What you are asked to do
Locate, in the data below, the line that contains "CASE.location * shape" and the line that contains "obj.data.transform(world)"; reproduce exactly those two lines and every line between them, nothing more.

Data block
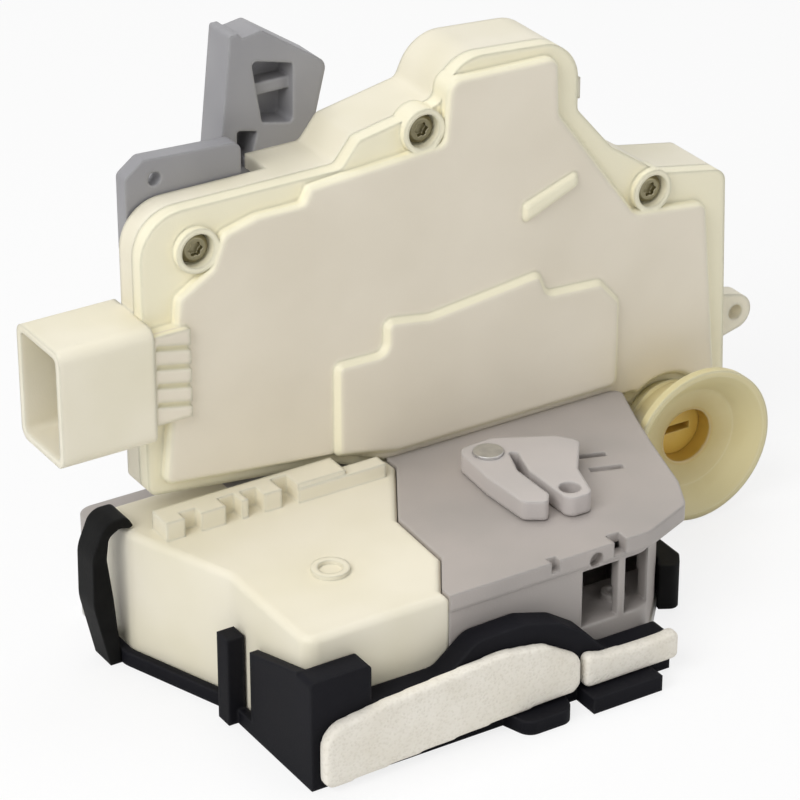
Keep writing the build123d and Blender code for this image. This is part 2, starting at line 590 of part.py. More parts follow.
def worm(x, wheel_y, can_y):
    """Motor shaft and the core of its worm."""
    low = wheel_y - WORM_LONG / 2
    rod = Pos(0, (low - 2 + can_y + 4) / 2, 0) * Rot(90, 0, 0) * Cylinder(MOTOR_SHAFT_R, can_y + 4 - low + 2)
    core = Pos(0, wheel_y, 0) * Rot(90, 0, 0) * Cylinder(WORM_R, WORM_LONG)
    return Pos(x, 0, -MOTOR_DEPTH) * (rod + core)


def worm_wheel(x, y):
    """Toothed wheel whose peg stands behind it, at its starting angle."""
    face = Circle(WHEEL_R - TOOTH_IN)
    root, tip = WHEEL_R - TOOTH_IN - 0.3, WHEEL_R + TOOTH_OUT
    tooth = make_face(Polyline((root, -0.72), (tip, -0.22), (tip, 0.22), (root, 0.72), close=True))
    face += [Rot(0, 0, 180 + i * 360 / WHEEL_TEETH) * tooth for i in range(WHEEL_TEETH)]
    face -= Circle(PIVOT_R + RUN)
    near, far = MOTOR_DEPTH - WHEEL_THICK / 2, MOTOR_DEPTH + WHEEL_THICK / 2
    wheel = layer(face, near, far)
    wheel += layer(Circle(PIVOT_R + 1.8) - Circle(PIVOT_R + RUN), near - 2, near)
    groove = Circle(WHEEL_R - 2.4) - Circle(PIVOT_R + 1.8)
    wheel -= layer(groove, near - 1, near + 1.2)
    wheel += layer(disc(*polar(PEG_OUT, PEG_START), PEG_R), far, far + GAP + SLIDER_THICK)
    return Pos(x, y, 0) * wheel


def slider(x, y, low, high):
    """Flat bar behind a wheel, moved by its peg in a cross slot."""
    left = x + PEG_OUT - SLIDER_WIDE / 2 - 0.1
    bar = outline([(left, low), (left + SLIDER_WIDE, low), (left + SLIDER_WIDE, high), (left, high)], 1)
    peg_x, peg_y = polar(PEG_OUT, PEG_START)
    half = PEG_R + GAP
    slot = block(x + peg_x - half, x + PEG_OUT + half, y + peg_y - half, y + peg_y + half)
    near = MOTOR_DEPTH + WHEEL_THICK / 2 + GAP
    return layer(bar - slot, near, near + SLIDER_THICK)


def switch_body():
    body = Box(SWITCH_LONG, SWITCH_TALL, SWITCH_THICK)
    return body - Pos(SWITCH_LONG / 4, SWITCH_TALL / 2, 0) * Rot(90, 0, 0) * Cylinder(PLUNGER_R + RUN, 6)


def switch_plunger():
    stem = Pos(0, -1.2, 0) * Rot(90, 0, 0) * Cylinder(PLUNGER_R, 2 * PLUNGER_OUT)
    return Pos(SWITCH_LONG / 4, SWITCH_TALL / 2 + PLUNGER_OUT, 0) * stem


SWITCHES = {
    "catch_switch": Pos(CATCH_X, CATCH_Y, CATCH_SWITCH_Z)
    * Rot(0, 0, SWITCH_TURN + 90)
    * Pos(-SWITCH_LONG / 4, -CATCH_SWITCH_OUT, 0),
    "lock_switch": CASE.location * Pos(CASE_WIDE - 28, 23, -SWITCH_DEPTH) * Rot(0, 0, 90),
    "key_switch": CASE.location * Pos(CASE_WIDE - 16, 6, -SWITCH_DEPTH),
}


def lead_frame():
    """Stamped tracks from the connector to the motors and switches."""
    routes = [
        [(4, 19), (20, 19), (20, 30), (33, 30)],
        [(4, 24), (14, 24), (14, 38), (33, 38)],
    ]
    tracks = None
    for route in routes:
        for (x0, y0), (x1, y1) in zip(route, route[1:]):
            piece = block(min(x0, x1) - 1, max(x0, x1) + 1, min(y0, y1) - 1, max(y0, y1) + 1)
            bar = layer(piece, 8.2, SHALLOW_DEEP - WALL)
            tracks = bar if tracks is None else tracks + bar
    return tracks


def tower_outline():
    """Cable bracket, drawn up from the frame."""
    left, high = TOWER_LEFT, TOWER_HIGH
    right = left + TOWER_WIDE
    points = [(left - 3.2, 54), (left - 0.2, high), (left + 1.5, high), (left + 2.5, high - 1)]
    points += [(left + 6.8, high - 0.3), (right, TOWER_LOW), (right - 4.5, 54)]
    return outline(points, [0, 0.5, 0.5, 1, 1.5, 2.5, 0])


def carrier_frame():
    """Grey frame behind the case, with the cable bracket, an ear for the harness and feet on the latch."""
    plate = block(SHALLOW_WIDE, DOME_RIGHT, FLOOR_LOW - 2, LEFT_TOP - 1)
    plate = case_outline() & (plate + block(DOME_RIGHT - 9, CASE_WIDE - 8, FLOOR_LOW - 2, SHOULDER - 6))
    near = CASE_DEEP
    frame = layer(plate, near, near + CARRIER_PLATE)
    frame += layer(plate - offset(plate, amount=-WALL), near, CARRIER_DEEP)
    bay = case_outline() & block(BAY_LEFT, SHALLOW_WIDE, 2, LEFT_TOP - 3)
    side = layer(bay, SHALLOW_DEEP, CARRIER_DEEP)
    side -= layer(offset(bay, amount=-WALL), SHALLOW_DEEP + WALL, CARRIER_DEEP + 1)
    frame += side
    ear = outline([(2, 46), (2, EAR_TOP - 3), (6, EAR_TOP), (27, EAR_TOP - 1), (27, 46)], [0, 1.5, 1.5, 2, 0])
    ear -= disc(8.3, 60.2, CABLE_R)
    frame += layer(ear, SHALLOW_DEEP + 0.5, SHALLOW_DEEP + 4)
    left, high = TOWER_LEFT, TOWER_HIGH
    pocket = outline([(left + 6.4, 62.5), (left + 4.2, high - 6), (left + 13.6, high - 8.4), (left + 13.4, 61)], 1)
    slot = outline([(left + 0.8, 62), (left + 5.5, 61), (left + 3.5, 54), (left + 0.8, 54)], 0.6)
    frame += layer(tower_outline(), near, CARRIER_DEEP) - layer(pocket + slot, near - 1, CARRIER_DEEP - WALL)
    frame += layer(block(left + 4, left + 15, 67.6, 70) & pocket, near + 2, CARRIER_DEEP - WALL)
    frame -= layer(disc(left + 6.4, high - 8.6, CABLE_R), near - 1, CARRIER_DEEP + 1)
    foot = block(18, 92, REAR_TOP - CASE_FLOOR, FLOOR_LOW + 1) - case_outline()
    frame += layer(foot, near, CARRIER_DEEP - 2)
    frame += layer(disc(*INNER_PIVOT, 3.0), near, CARRIER_DEEP - 0.5)
    return frame


def inner_release_lever():
    """Flat lever behind the frame, pulled by the inside handle's cable."""
    x, y = INNER_PIVOT
    hook, toe = (x - 11, y + 23), (x + 6, y - 26)
    face = make_hull((disc(*INNER_PIVOT, 6) + disc(*hook, 3.5)).edges())
    face += make_hull((disc(*INNER_PIVOT, 5) + disc(*toe, 3)).edges())
    face -= disc(*hook, 1.8) + disc(*INNER_PIVOT, 3.0 + RUN)
    near = CASE_DEEP + CARRIER_PLATE + GAP
    return layer(face, near, near + 2.5)


# Key cylinder


def key_funnel():
    """Dished guide in front of the case, with a tube that runs back past its lower corner."""
    bore, rim, front = KEY_BORE_R, FUNNEL_R, FUNNEL_LONG
    throat = front - FUNNEL_DEEP
    profile = [(bore, -CASE_DEEP + 3), (bore, throat), (bore + 5, throat + 1.2), (rim - 3, front - 1.4)]
    profile += [(rim - 1.2, front), (rim, front), (rim, front - 2), (rim - 4, front - 6), (KEY_TUBE_R + 1.5, 1.5)]
    profile += [(KEY_TUBE_R + 1.5, 0.2), (KEY_TUBE_R, 0.2), (KEY_TUBE_R, -CASE_DEEP + 3)]
    face = make_face(Polyline(*profile, close=True))
    body = revolve(Plane.XZ * face, Axis.Z)
    return Pos(KEY_X, KEY_Y, 0) * body


def key_rotor():
    rotor = layer(Circle(KEY_BORE_R - RUN) - Rectangle(7, 1.6), -4, CASE_DEEP - 3 + GAP)
    crank = make_hull((Circle(KEY_BORE_R - 1) + disc(-6, -9, 2.2)).edges())
    rotor += layer(crank, CASE_DEEP - 3 + GAP, CASE_DEEP - 0.4)
    return Pos(KEY_X, KEY_Y, 0) * rotor


LOCK_CAN_Y = LOCK_Y + WORM_LONG / 2 + CAN_GAP
SAFE_CAN_Y = SAFE_Y + WORM_LONG / 2 + CAN_GAP
LOCK_MOTOR_X = LOCK_X - CENTRE_GAP
SAFE_MOTOR_X = SAFE_X - CENTRE_GAP
FOAM_LEFT = [(-37.6, 1), (-37.6, 13.6), (-24, 15.4), (2, 17.4), (11, 16), (19, 11.2), (19, 4), (2.5, 3.4)]
FOAM_RIGHT = [(20.5, 3.8), (20.5, 11), (25, 9.6), (36, 9.2), (42, 9.6), (42, 3.8)]

PARTS = {
    "faceplate": faceplate(),
    "latch_screws": latch_screws(),
    "back_plate": back_plate(),
    "catch_pin": pivot_pin(CATCH_X, CATCH_Y),
    "pawl_pin": pivot_pin(PAWL_X, PAWL_Y),
    "catch": catch(),
    "pawl": pawl(),
    "catch_spring": torsion_spring(CATCH_X, CATCH_Y, 200),
    "pawl_spring": torsion_spring(PAWL_X, PAWL_Y, 20),
    "latch_housing": latch_housing(),
    "lever_cover": lever_cover(),
    "base_guide": base_guide(),
    "foam_strip_left": foam(FOAM_LEFT, [2, 5, 2, 3, 3, 2, 2, 0]),
    "foam_strip_right": foam(FOAM_RIGHT, [1, 1, 1, 1, 1, 1]),
    "seal_hook": seal_hook(),
    "corner_seal": corner_seal(),
    "striker_bumper": striker_bumper(),
    "outer_release_lever": outer_release_lever(),
    "release_shaft": release_shaft(),
}

CASE_PARTS = {
    "actuator_cover": actuator_cover(),
    "cover_screws": cover_screws(),
    "actuator_tray": actuator_tray(),
    "connector_pins": connector_pins(),
    "lead_frame": lead_frame(),
    "lock_motor": motor_can(LOCK_MOTOR_X, LOCK_CAN_Y),
    "lock_motor_cap": motor_cap(LOCK_MOTOR_X, LOCK_CAN_Y),
    "lock_worm": worm(LOCK_MOTOR_X, LOCK_Y, LOCK_CAN_Y),
    "lock_wheel": worm_wheel(LOCK_X, LOCK_Y),
    "lock_slider": slider(LOCK_X, LOCK_Y, -6, 39),
    "safe_motor": motor_can(SAFE_MOTOR_X, SAFE_CAN_Y),
    "safe_motor_cap": motor_cap(SAFE_MOTOR_X, SAFE_CAN_Y),
    "safe_worm": worm(SAFE_MOTOR_X, SAFE_Y, SAFE_CAN_Y),
    "safe_wheel": worm_wheel(SAFE_X, SAFE_Y),
    "safe_slider": slider(SAFE_X, SAFE_Y, -9, 20),
    "carrier_frame": carrier_frame(),
    "inner_release_lever": inner_release_lever(),
    "key_funnel": key_funnel(),
    "key_rotor": key_rotor(),
}

PARTS |= {name: CASE.location * shape for name, shape in CASE_PARTS.items()}
for name, place in SWITCHES.items():
    PARTS[name] = place * switch_body()
    PARTS[name.replace("switch", "plunger")] = place * switch_plunger()

os.makedirs("parts", exist_ok=True)
for name, shape in PARTS.items():
    export_step(shape, f"parts/{name}.step")
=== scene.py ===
"""Side door latch actuator of a car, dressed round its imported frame.

The sections follow the latch as it is put together: steel faceplate and catch first, then the housing
and the seals, the case with its motors and wheels, the frame behind it and the key funnel.
"""
import math

import bmesh
import bpy
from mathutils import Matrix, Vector


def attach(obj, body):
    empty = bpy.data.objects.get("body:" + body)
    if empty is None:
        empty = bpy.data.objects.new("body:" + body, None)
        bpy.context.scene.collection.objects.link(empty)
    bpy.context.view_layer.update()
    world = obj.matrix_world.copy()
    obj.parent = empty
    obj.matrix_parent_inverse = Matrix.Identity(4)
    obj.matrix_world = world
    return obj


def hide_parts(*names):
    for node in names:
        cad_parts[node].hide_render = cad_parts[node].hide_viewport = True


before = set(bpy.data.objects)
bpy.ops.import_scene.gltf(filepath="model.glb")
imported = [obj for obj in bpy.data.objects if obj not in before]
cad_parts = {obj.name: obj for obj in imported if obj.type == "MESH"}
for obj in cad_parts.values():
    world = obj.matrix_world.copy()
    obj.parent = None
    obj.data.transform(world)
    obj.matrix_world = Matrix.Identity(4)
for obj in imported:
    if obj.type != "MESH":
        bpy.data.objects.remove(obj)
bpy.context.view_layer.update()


# Camera: a long lens on the connector side, looking down on the latch at the elevation given.
# It keeps no shift and no depth of field.
LENS, SENSOR_WIDE, VIEW_FAR = 162, 36, 10
CAMERA_PLACE = (-0.3193, -0.5078, 0.3770)
AZIMUTH, ELEVATION = -32, 28

camera = bpy.data.objects.new("camera", bpy.data.cameras.new("camera"))
bpy.context.collection.objects.link(camera)
camera.location = CAMERA_PLACE
camera.rotation_euler = (math.radians(90 - ELEVATION), 0, math.radians(AZIMUTH))
camera.data.lens = LENS
camera.data.sensor_width = SENSOR_WIDE
camera.data.clip_end = VIEW_FAR
bpy.context.scene.camera = camera


# Lamps: three soft panels round the latch, the strongest high on the connector side.
# They are dim enough that a pale plastic keeps its colour.
LATCH_MIDDLE = Vector((0.03, 0.02, 0.05))
LAMPS = {
    "key": ((-0.76, -0.30, 0.76), (0.70, 0.70), 7.6),
    "fill": ((0.75, -0.75, 0.35), (0.80, 0.80), 2.0),
    "top": ((0.10, 0.35, 1.10), (0.80, 0.50), 4.0),
}
for name, (place, (wide, high), power) in LAMPS.items():
    light = bpy.data.lights.new(name, "AREA")
    light.shape = "RECTANGLE"
    light.size, light.size_y, light.energy = wide, high, power
    lamp = bpy.data.objects.new(name, light)
    lamp.location = place
    lamp.rotation_euler = (LATCH_MIDDLE - lamp.location).to_track_quat("-Z", "Y").to_euler()
    bpy.context.collection.objects.link(lamp)
bpy.context.scene.view_settings.view_transform = "Standard"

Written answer
PARTS |= {name: CASE.location * shape for name, shape in CASE_PARTS.items()}
for name, place in SWITCHES.items():
    PARTS[name] = place * switch_body()
    PARTS[name.replace("switch", "plunger")] = place * switch_plunger()

os.makedirs("parts", exist_ok=True)
for name, shape in PARTS.items():
    export_step(shape, f"parts/{name}.step")
=== scene.py ===
"""Side door latch actuator of a car, dressed round its imported frame.

The sections follow the latch as it is put together: steel faceplate and catch first, then the housing
and the seals, the case with its motors and wheels, the frame behind it and the key funnel.
"""
import math

import bmesh
import bpy
from mathutils import Matrix, Vector


def attach(obj, body):
    empty = bpy.data.objects.get("body:" + body)
    if empty is None:
        empty = bpy.data.objects.new("body:" + body, None)
        bpy.context.scene.collection.objects.link(empty)
    bpy.context.view_layer.update()
    world = obj.matrix_world.copy()
    obj.parent = empty
    obj.matrix_parent_inverse = Matrix.Identity(4)
    obj.matrix_world = world
    return obj


def hide_parts(*names):
    for node in names:
        cad_parts[node].hide_render = cad_parts[node].hide_viewport = True


before = set(bpy.data.objects)
bpy.ops.import_scene.gltf(filepath="model.glb")
imported = [obj for obj in bpy.data.objects if obj not in before]
cad_parts = {obj.name: obj for obj in imported if obj.type == "MESH"}
for obj in cad_parts.values():
    world = obj.matrix_world.copy()
    obj.parent = None
    obj.data.transform(world)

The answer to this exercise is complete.